KATHMANDU: As a financial writer, I normally have two objectives in mind while writing. The first is furnishing the relevant information investors need to know. The second is a bit more abstract — trying to paint a mental picture of endless consequences to the discovery. With the second aspect in mind, I recently tried to think of the best analogy for the slow global economic recovery some claim we are in.
At first, this seems to be a simple conclusion. But upon closer exam-ination, it is more shaded. The word ‘recovery’ immediately conjures a few images. One is being sick and recovering slowly. Another is where one sees slow but sure progress at recovery each day. However, none of these analogies fit the economy or all medical recoveries; a crucial element is missing: uncertainty.
The uncertain nature of the global economy has provided shades of grey in determining whether currently the economy is in another recession or whether it is truly on the way to recovery.
Fast forward to the real financial scenarios and this is where the market is at the moment. The global economy survived the 2008 wreck, and by 2009-10, the bleeding had mostly stopped. Gradually things have been getting better, but we are still at risk. The market should have been on cruise control — only coming to the clinic for an occasional check up — but instead the global economy is still on life support.
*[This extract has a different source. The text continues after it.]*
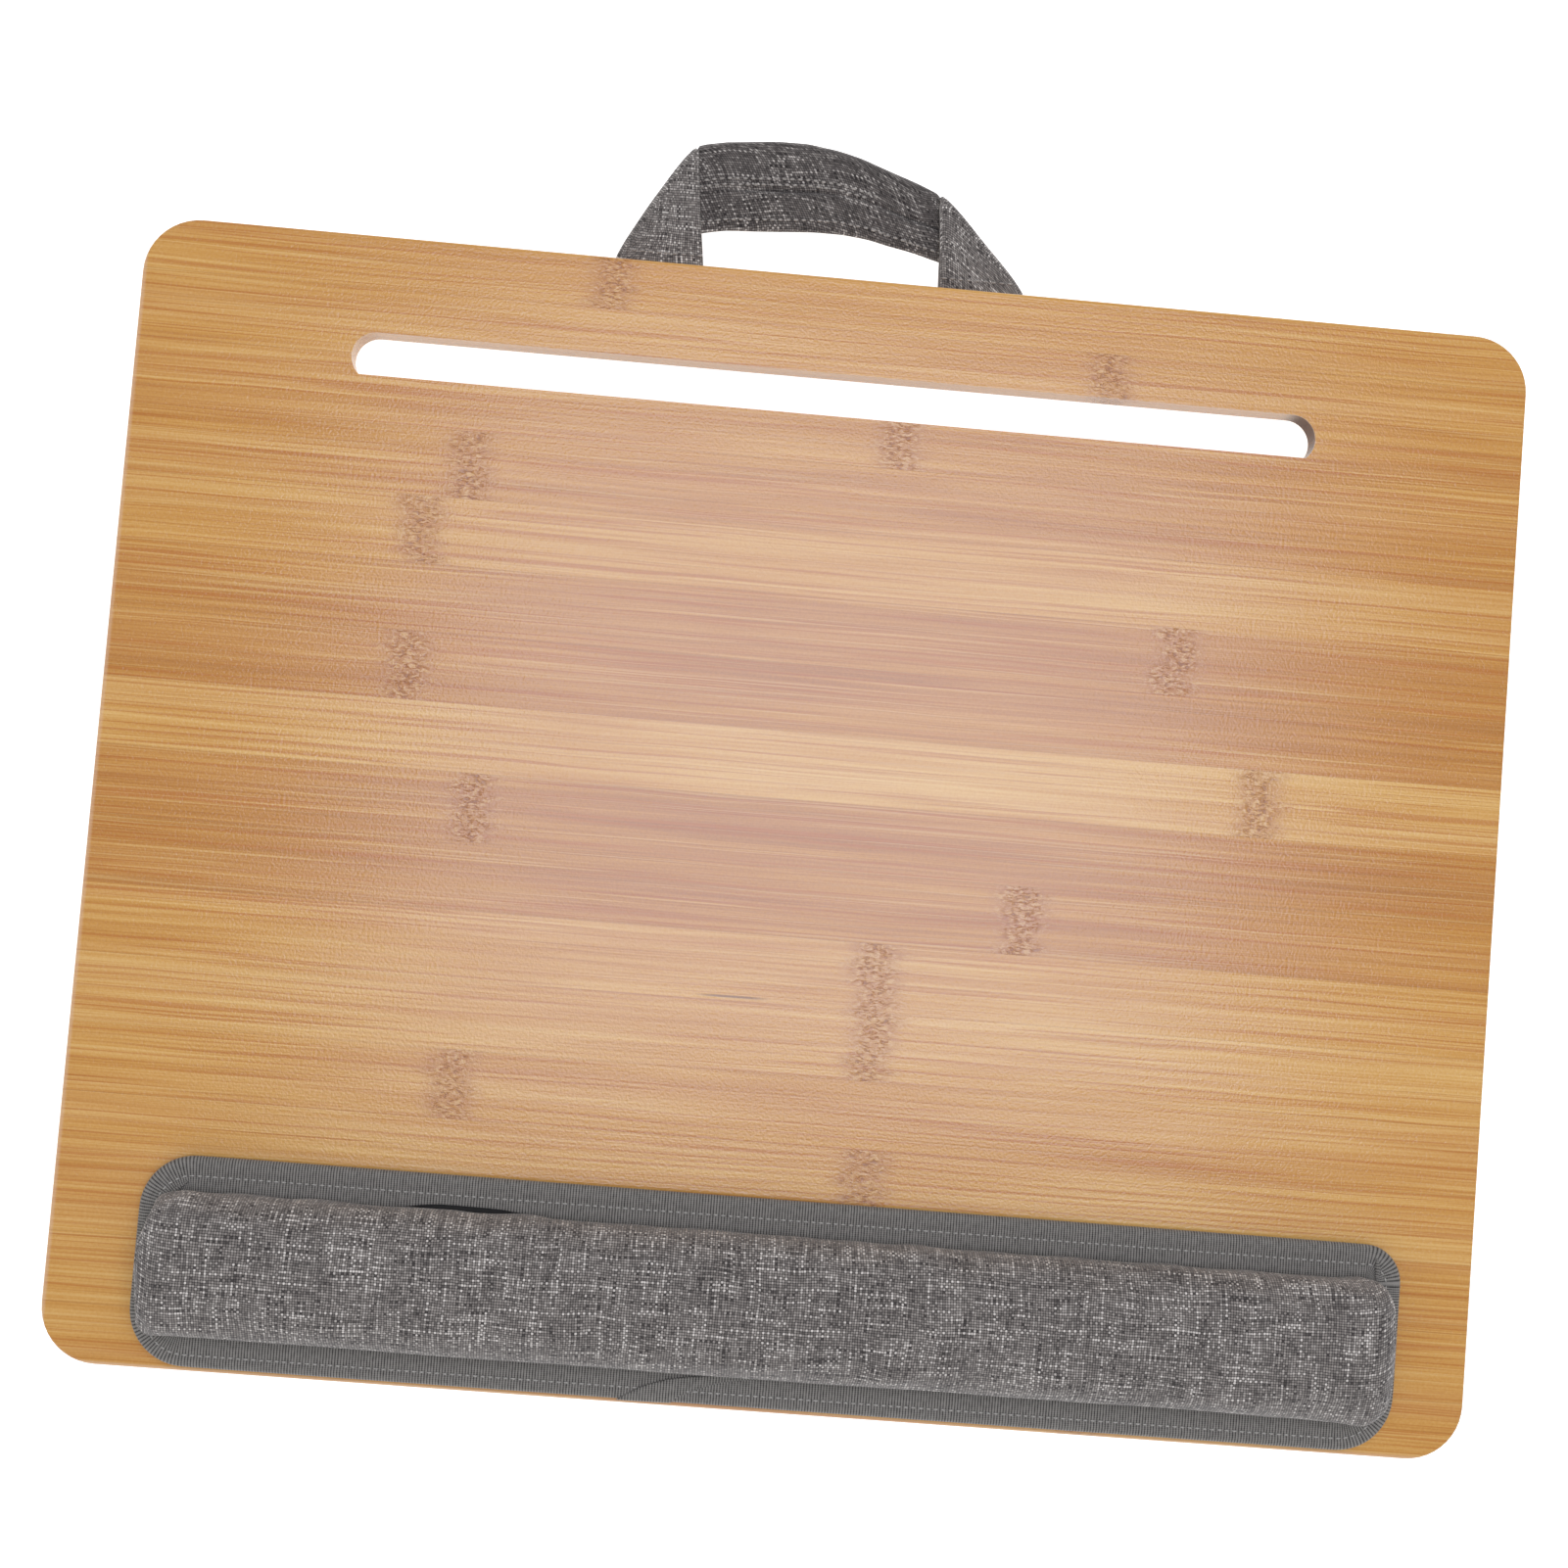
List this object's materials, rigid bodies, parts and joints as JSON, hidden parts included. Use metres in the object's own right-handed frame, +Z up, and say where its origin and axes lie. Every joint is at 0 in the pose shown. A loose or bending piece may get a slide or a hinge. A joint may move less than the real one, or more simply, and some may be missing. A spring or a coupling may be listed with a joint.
{
  "type": "laptop lap desk",
  "caption": "Bamboo laptop lap desk with a device slot, a lift-off padded wrist rest, a fabric carry handle and a zipped cushion with two bolsters underneath.",
  "frame": {"origin": "under the middle of the whole object's box, on the surface that the bolsters stand on", "axes": "+X to the user's right, +Y away from the user towards the carry handle, +Z up out of the board's top face"},
  "size_m": [0.4, 0.3658, 0.0859],
  "materials": {
    "bamboo": "satin lacquered laminated bamboo",
    "melange_fabric": "grey melange plain weave",
    "dark_fabric": "dark grey woven lining",
    "binding_tape": "grey green grosgrain tape",
    "foam": "open cell foam and fibre filling",
    "stiffener_sheet": "semi-rigid sheet",
    "hook_tape": "nylon hook tape",
    "loop_tape": "brushed nylon loop tape",
    "zip_tape": "woven polyester zip tape",
    "zip_coil": "nylon coil",
    "zip_metal": "gunmetal",
    "screw_steel": "zinc plated"
  },
  "bodies": {
    "desk": {"board": "bamboo", "handle_foot_left": "melange_fabric", "handle_foot_right": "melange_fabric", "handle_washers": "screw_steel", "handle_screws": "screw_steel", "board_loop_pads": "loop_tape", "cushion_top_panel": "dark_fabric", "cushion_side_band": "melange_fabric", "cushion_foam_slab": "foam", "cushion_bottom_panel": "dark_fabric", "cushion_piping": "binding_tape", "bolster_cover_left": "melange_fabric", "bolster_cover_right": "melange_fabric", "bolster_filling_left": "foam", "bolster_filling_right": "foam", "zip_tape": "zip_tape", "zip_chain": "zip_coil", "zip_stops": "zip_metal"},
    "handle": {"handle_loop": "melange_fabric"},
    "wrist_rest": {"wrist_hook_pads": "hook_tape", "wrist_backing": "dark_fabric", "wrist_stiffener": "stiffener_sheet", "wrist_binding": "binding_tape", "wrist_foam": "foam", "wrist_cover": "melange_fabric"},
    "slider": {"zip_slider": "zip_metal"},
    "pull": {"zip_pull": "zip_metal"}
  },
  "joints": [
    {"name": "handle_swing", "type": "hinge", "parent": "desk", "child": "handle", "pos_m": [-0.007, 0.14261, 0.0538], "axis": [1, 0, 0], "range_deg": [-80, 75]},
    {"name": "wrist_rest_lift", "type": "slide", "parent": "desk", "child": "wrist_rest", "axis": [0, 0, 1], "range_m": [0, 0.06]},
    {"name": "zip_slide", "type": "slide", "parent": "desk", "child": "slider", "axis": [1, 0, 0], "range_m": [-0.004, 0.212]},
    {"name": "zip_pull_swing", "type": "hinge", "parent": "slider", "child": "pull", "pos_m": [-0.104, 0.08036, 0.0455], "axis": [0, 0, 1], "range_deg": [0, 180]}
  ]
}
The extent of damage is still unknown.
To make matters worse, the economy has been injected with so much medicine or stimulus, that it is impossible to truly evaluate the condition. Once, after injuring my knee while playing football, the doctor had prescribed some painkillers for immediate relief. After taking them, I felt great and resumed playing the game. It was only the next morning — after the effects of the medicine wore off — that I realised the additional damage done. Similarly, with trillions pumped into the system, the global economy is numb. It is prematurely dancing on a broken leg, and when the medication wears off, we might find ourselves in worse shape.